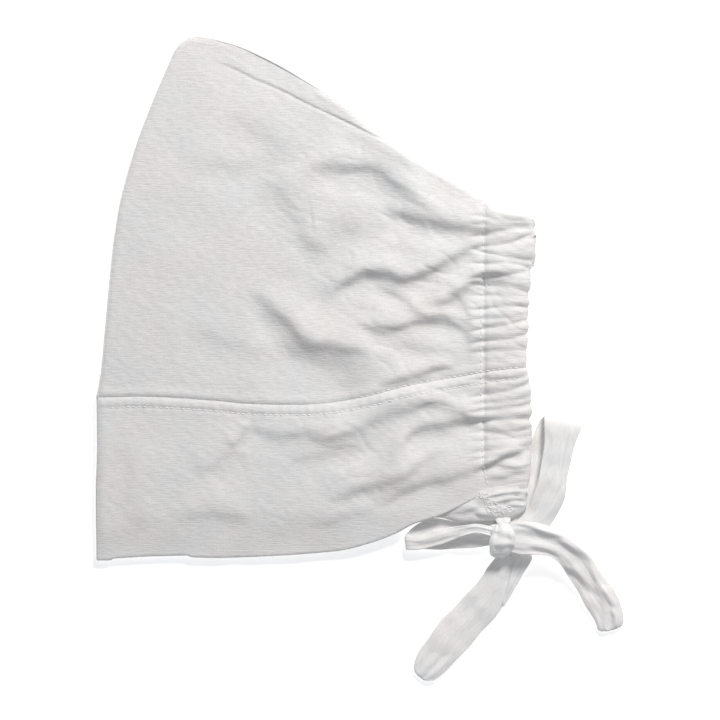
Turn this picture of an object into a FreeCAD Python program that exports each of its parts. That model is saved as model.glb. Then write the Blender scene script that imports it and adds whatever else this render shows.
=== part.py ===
"""A tie-back jersey under-cap, folded flat along its centre line and lying on a table, its ties in a bow.

Millimetres, +Z up. The origin is on the table, under the middle of the folded cap body. The wearer's left
side is the upper one. The forehead fold runs along the low-X edge, the face opening along the low-Y edge,
the seam over the back of the head along the high-Y edge and the gathered nape hem along the high-X edge.

The two sides are joined by a hinge on the forehead fold, so the upper side lifts to open the cap. Each
strip of the bow turns about an upright neck that sits in a round pocket of the knot.
"""

import FreeCAD
import Part
import math
import os

V = FreeCAD.Vector
UP = V(0, 0, 1)

# Cloth
JERSEY = 0.9                 # one layer of jersey
DOUBLE = 2 * JERSEY          # the band is a strip folded in half, so it is two layers
STRIP = 1.6                  # a tie, a narrow tube pressed flat
THREAD_WIDTH = 0.8
THREAD_HEIGHT = 0.35

# The folded cap body
CAP_HEIGHT = 12.0            # table to the top face of the upper side
FOLD_X = -109.5              # forehead fold
HEM_EDGE_X = 107.5           # nape edge
HEM_WIDTH = 25.5             # nape hem, the tunnel for the elastic
HEM_SEAM_X = HEM_EDGE_X - HEM_WIDTH
HEM_TOP_Y = 42.0             # centre back
HEM_CORNER = 8.0             # rounding of the hem at the centre back
TUNNEL_HEIGHT = 4.9          # one side's hem, outside to outside
FOLD_RADIUS = CAP_HEIGHT / 2
FOLD_ARC = (90.0, 165.0, 240.0)   # the rolled part of the fold: its start, middle and end
SHOULDER = 4.5               # rounding of the upper side where it turns down to its seam
SEAM_GAP = 1.3               # left open between the two crown panels, where the real seam joins them

# The crown's sewn edge: up the front from the band, round the apex and down the back to the hem.
CROWN_EDGE = [(FOLD_X, -51.0), (-106.0, -16.0), (-98.0, 42.0), (-75.0, 114.5), (-63.5, 129.0), (-36.0, 124.0),
              (-2.5, 106.5), (31.0, 81.5), (91.0, HEM_TOP_Y)]
BAND_SEAM = [(FOLD_X, -51.0), (-54.0, -51.0), (-12.0, -54.5), (42.0, -45.5), (79.0, -38.5),
             (HEM_EDGE_X, -38.5)]
BAND_FRONT_Y = -130.0        # face edge at the forehead fold
LEFT_FACE_EDGE = [(-33.0, -129.0), (12.0, -125.0), (39.0, -117.0), (63.0, -108.0), (87.0, -94.0)]
LEFT_HEM_END_Y = -90.0
RIGHT_FACE_EDGE = [(-33.0, -128.5), (12.0, -124.0), (39.0, -116.0), (60.0, -110.0), (80.0, -113.0),
                   (99.0, -109.5)]
RIGHT_HEM_END_Y = -100.0

# The elastic
ELASTIC_WIDTH = 20.0
ELASTIC_THICK = 1.2
ELASTIC_BEND_Y = 32.4        # where it starts to turn over at the centre back
ELASTIC_END_Y = -84.0
ELASTIC_LOW_Z = 2.4          # middle of its lower run

# Threads
SEAM_ROWS = (1.2, 5.2)       # the two needle rows, measured from the seam onto the band
ROW_END_INSET = 2.5
OVERLOCK_INSET = 2.0         # from the crown's edge to the overlocked seam allowance
OVERLOCK_WIDTH = 4.0
TACK_SIZE = (12.0, 8.0)

# The bow
KNOT = V(95.0, -120.5, 0)
KNOT_RADIUS = 9.0
KNOT_BOTTOM = 2.2
KNOT_TOP = 14.0
KNOT_ROUNDING = 3.0
NECK_RADIUS = 3.5
NECK_REACH = 6.5             # from the knot's middle to a neck's axis
NECK_CLEARANCE = 0.4
POCKET_FLARE = 3.5           # the pocket's mouth widens by this on each side, over POCKET_DEPTH
POCKET_DEPTH = 5.0

LOWER_LOOP_ANGLE = 180.0
UPPER_LOOP_ANGLE = 45.0
LEFT_TAIL_ANGLE = -5.0
RIGHT_TAIL_ANGLE = -80.0
# Stations of each strip after its neck: x, y, height, width. A loop's height is that of its lower strand.
LOWER_LOOP = [(81, -120, 3.6, 8.5), (70, -119.5, 3.6, 11), (58, -119.3, 3.6, 13), (49.5, -120, 3.6, 13.5)]
LOWER_LOOP_RISE = 4.2        # between the two strands
UPPER_LOOP = [(106.5, -112.5, 4.3, 7), (113, -105.5, 4.3, 11), (118, -95, 4.3, 13.5), (120.7, -80, 4.3, 14.5),
              (122, -70, 4.3, 17), (123.5, -63, 4.3, 20)]
UPPER_LOOP_RISE = 3.9
LEFT_TAIL = [(107, -121, 11.4, 8), (113.5, -122, 11.4, 12.5), (120, -125, 11, 14), (127, -130.5, 8.5, 14.5),
             (133.5, -138.5, 5.2, 15.5), (139.5, -148, 2.8, 16), (144, -157, 1.5, 15.5), (147, -166.5, 1.4, 9)]
RIGHT_TAIL = [(97.2, -131.5, 4.4, 10), (93.5, -138, 3.2, 15), (87, -147.5, 1.8, 17), (78, -158, 1.5, 18.2),
              (68, -169.5, 1.4, 18.6), (58.5, -180.5, 1.4, 17), (53, -187, 1.4, 12), (50.5, -190.5, 1.4, 7)]
LEFT_TAIL_ROOT_Z = 11.4
RIGHT_TAIL_ROOT_Z = 4.4
ROOT_STRAP_X = 94.0
ROOT_STRAP_WIDTH = 7.0
LEFT_ROOT_START_Y = -94.0
RIGHT_ROOT_START_Y = -100.5
ROOT_STRAP_END_Y = -110.9


def flat(x, y):
    return V(x, y, 0)


def spline(points):
    curve = Part.BSplineCurve()
    curve.interpolate([flat(x, y) for x, y in points])
    return curve.toShape()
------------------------
-- Objective --
Give the lines again, exactly as they stand, from the beginning of the data through the line with "SEAM_GAP = 1.3".

-- Final answer --
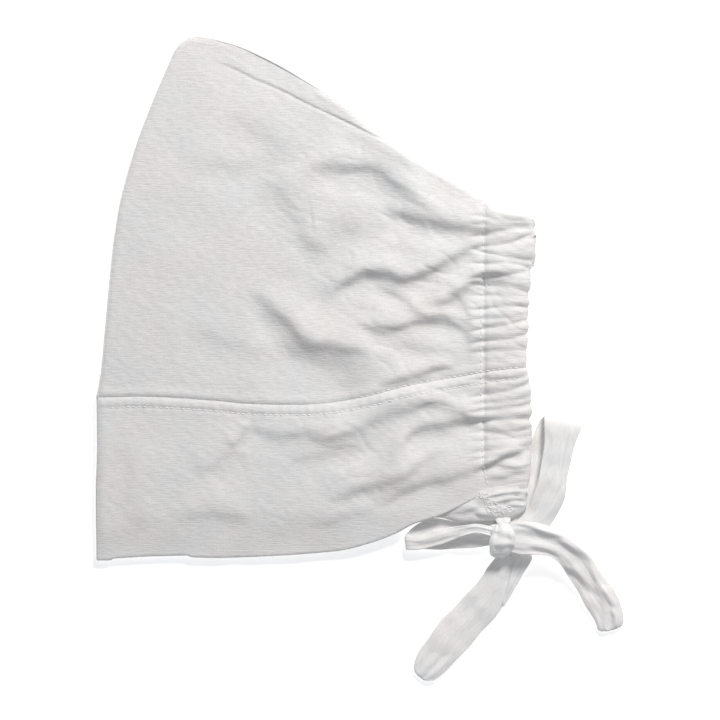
Turn this picture of an object into a FreeCAD Python program that exports each of its parts. That model is saved as model.glb. Then write the Blender scene script that imports it and adds whatever else this render shows.
=== part.py ===
"""A tie-back jersey under-cap, folded flat along its centre line and lying on a table, its ties in a bow.

Millimetres, +Z up. The origin is on the table, under the middle of the folded cap body. The wearer's left
side is the upper one. The forehead fold runs along the low-X edge, the face opening along the low-Y edge,
the seam over the back of the head along the high-Y edge and the gathered nape hem along the high-X edge.

The two sides are joined by a hinge on the forehead fold, so the upper side lifts to open the cap. Each
strip of the bow turns about an upright neck that sits in a round pocket of the knot.
"""

import FreeCAD
import Part
import math
import os

V = FreeCAD.Vector
UP = V(0, 0, 1)

# Cloth
JERSEY = 0.9                 # one layer of jersey
DOUBLE = 2 * JERSEY          # the band is a strip folded in half, so it is two layers
STRIP = 1.6                  # a tie, a narrow tube pressed flat
THREAD_WIDTH = 0.8
THREAD_HEIGHT = 0.35

# The folded cap body
CAP_HEIGHT = 12.0            # table to the top face of the upper side
FOLD_X = -109.5              # forehead fold
HEM_EDGE_X = 107.5           # nape edge
HEM_WIDTH = 25.5             # nape hem, the tunnel for the elastic
HEM_SEAM_X = HEM_EDGE_X - HEM_WIDTH
HEM_TOP_Y = 42.0             # centre back
HEM_CORNER = 8.0             # rounding of the hem at the centre back
TUNNEL_HEIGHT = 4.9          # one side's hem, outside to outside
FOLD_RADIUS = CAP_HEIGHT / 2
FOLD_ARC = (90.0, 165.0, 240.0)   # the rolled part of the fold: its start, middle and end
SHOULDER = 4.5               # rounding of the upper side where it turns down to its seam
SEAM_GAP = 1.3               # left open between the two crown panels, where the real seam joins them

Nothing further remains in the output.